Me hizo probar un armazón al que sumó dos lentes. Miré por la ventana. La realidad era otra, en efecto, demasiado geométrica; pensé que quizás me conviniera permanecer en mi accidentado mundo de tinieblas.
- ¿Qué tal? Ve... No cambia mucho... Úselos para ver tele, para manejar, para la computadora.
- Pero entonces voy a seguir sin ver el número de los colectivos, el nombre y las alturas de las calles, los pozos en la vereda.

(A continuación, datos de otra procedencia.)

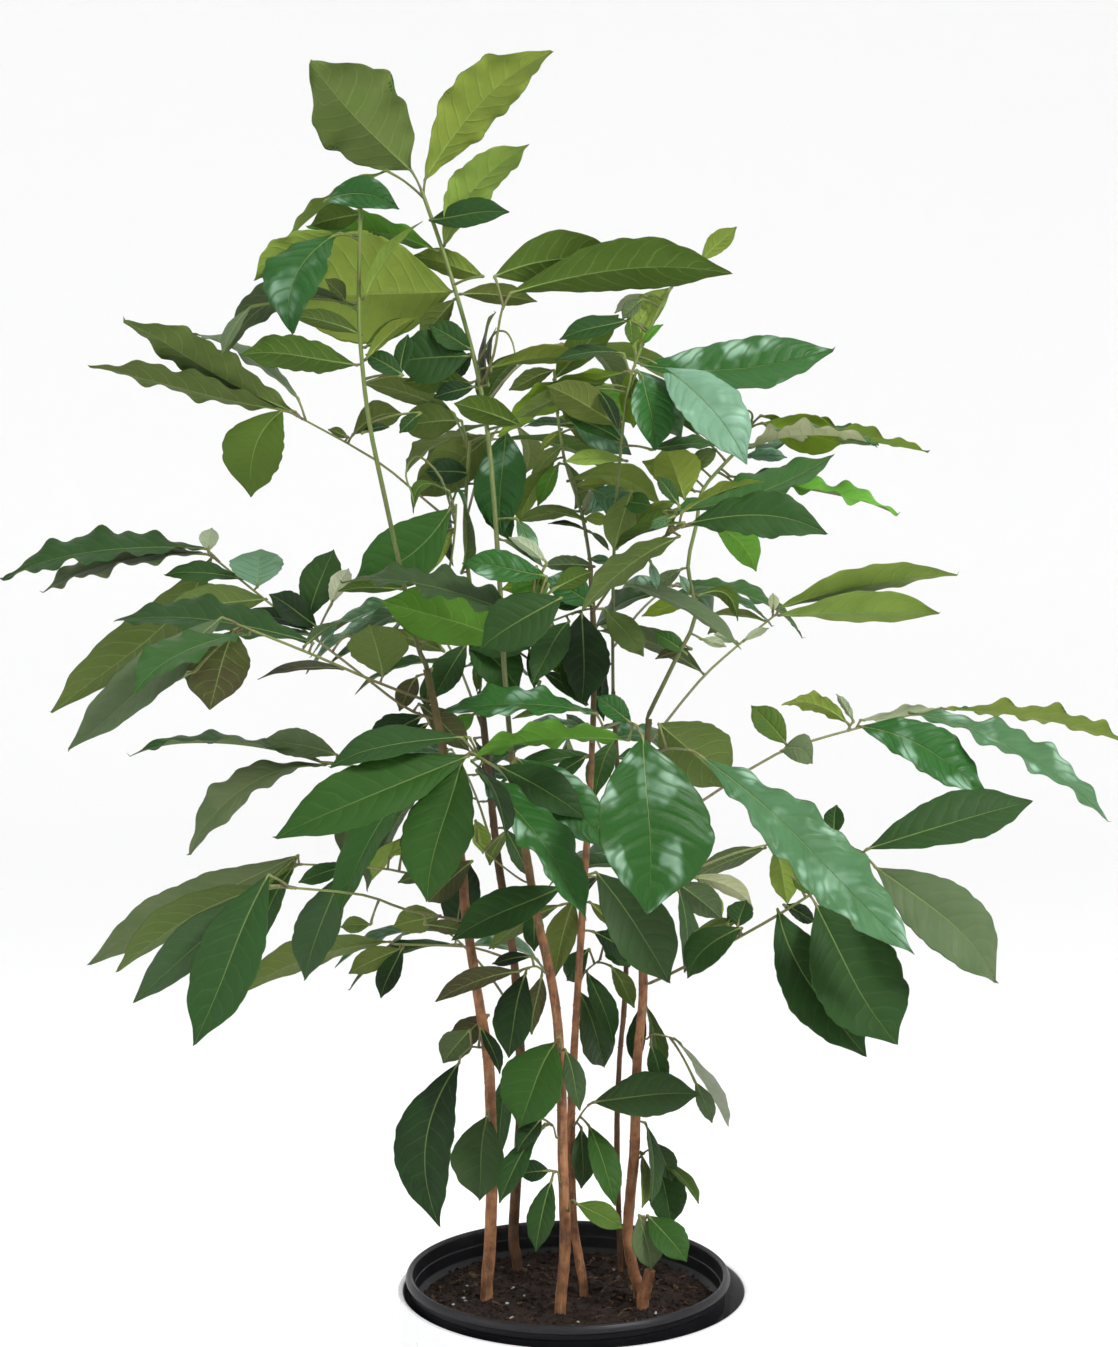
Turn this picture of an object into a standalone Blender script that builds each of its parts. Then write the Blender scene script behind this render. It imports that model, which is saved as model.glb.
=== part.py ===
"""Potted natal mahogany: seven thin trunks in a black nursery pot, with green shoots and
leaflets on arching stalks, and the nursery pot standing in a plain white cachepot.

Stems and leaves are placed as they are seen from the front. Their tables give centimetres
across and up on the plane through the pot's middle, and a depth behind that plane. A point
moved in depth is scaled from the eye, so that it keeps its place in the front view.
"""

import math
import random

import bmesh
import bpy
from mathutils import Quaternion, Vector, noise
from mathutils.bvhtree import BVHTree

CM = 0.01
EYE = Vector((-0.012, -1.7, 0.82))
GAP = 0.00035  # between two solids that touch

CACHEPOT_RADIUS = 0.143
CACHEPOT_HEIGHT = 0.236
CACHEPOT_WALL = 0.005
CACHEPOT_FLOOR = 0.010
NURSERY_SHIFT = -0.0048  # the nursery pot stands a little left of the middle
NURSERY_BASE = CACHEPOT_FLOOR + GAP
NURSERY_RIM = 0.250
NURSERY_FOOT_RADIUS = 0.098
NURSERY_LIP_RADIUS = 0.1315
NURSERY_BAND_RADIUS = 0.1275
NURSERY_BAND_HEIGHT = 0.022
NURSERY_WALL = 0.0022
DRAIN_RADIUS = 0.006
DRAIN_CIRCLE = 0.06
DRAINS = 4
SOIL_TOP = 0.225
SOIL_LUMPS = 0.0035
HOLE_DEPTH = 0.040
ROUND_STEPS = 40

BLADE_RISE = 0.0008  # half a blade's thickness at its midrib
BLADE_FOLD = 0.20  # how far the edges stand above the midrib, against half the width
BLADE_ARCH = 0.07  # rise of a blade's middle, against its length
NARROWEST = 0.0010  # half the width of a blade near its ends
BLADE_RATIO = 0.38  # a leaflet's true width against its length
WIDEST_BLADE = 0.056
FULLER = 1.12  # a blade's straight runs cut inside its round outline
STALK_RADIUS = 0.0012
SHORT_RUN = 0.006  # a leaflet nearer its stalk than this has no stalk of its own
LONG_RUN = 0.025
ROOT_SPACE = 0.003  # between the places where leaflets leave a stalk
CLEARANCE = 0.0013  # kept round every blade when it is bent clear of the rest
STEM_CLEARANCE = 0.0008  # kept round every stem
DEPTH_STEP = 0.011
DEPTH_TRIES = 13
BASE_SHIFTS = (0.0, 0.008, -0.008, 0.018, -0.018)
FREE_STALK = 0.35  # a stalk is tested beyond this share of its length
FREE_BLADE = 0.18  # and a blade against its own spray beyond this share
STEEPEST = 0.60  # slope of a leaflet towards or away from the eye
EDGE_ON = 0.35  # a blade turns no further from the eye than this share of its face
FACE_ON = 0.97  # nor nearer to facing it
STALK_TAPER = 0.72  # a stalk's radius at its end, against its foot
STALK_SAG = 0.06  # rise of a leaflet's stalk between its ends
COLLAR = 0.006  # a trunk stands straight up to this height above the soil
KNOT = 0.02  # cm that every other joint of a trunk is thicker
WAVE_HEIGHT = (0.03, 0.08, 0.11)  # of the blade's width, for a flat, wavy and very wavy edge
WAVE_SEEN = 1.3  # share of the wave's height that widens a blade as seen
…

- Y pregunte, querido Oliveiro, qué problema hay, pregunte... Que nombre extraño que tiene... Bueno, vaya, no se preocupe, si un almita le gusta la va a ver de lejos, con o sin anteojos -y me extendió unos recetas garabateados con fórmulas incomprensibles.
2 comentarios:
yo me di cuenta q no veía nada cuando iba a la cancha y ya no veía los números de las camisetas y no reconocía a los jugadores, mis compañeros de tablón, hartos de mis preguntas, me mandaron al oculista
buen post
salu2
yo la verdad que no veo un carajo desde toda la vida, y le juro que se lo asqueroso que puede ser ir a un oculista. Aunque el suyo me ha parecido bastante simpático, asi que a lo mejor le pido los datos, si a ud. no le molesta, desde luego.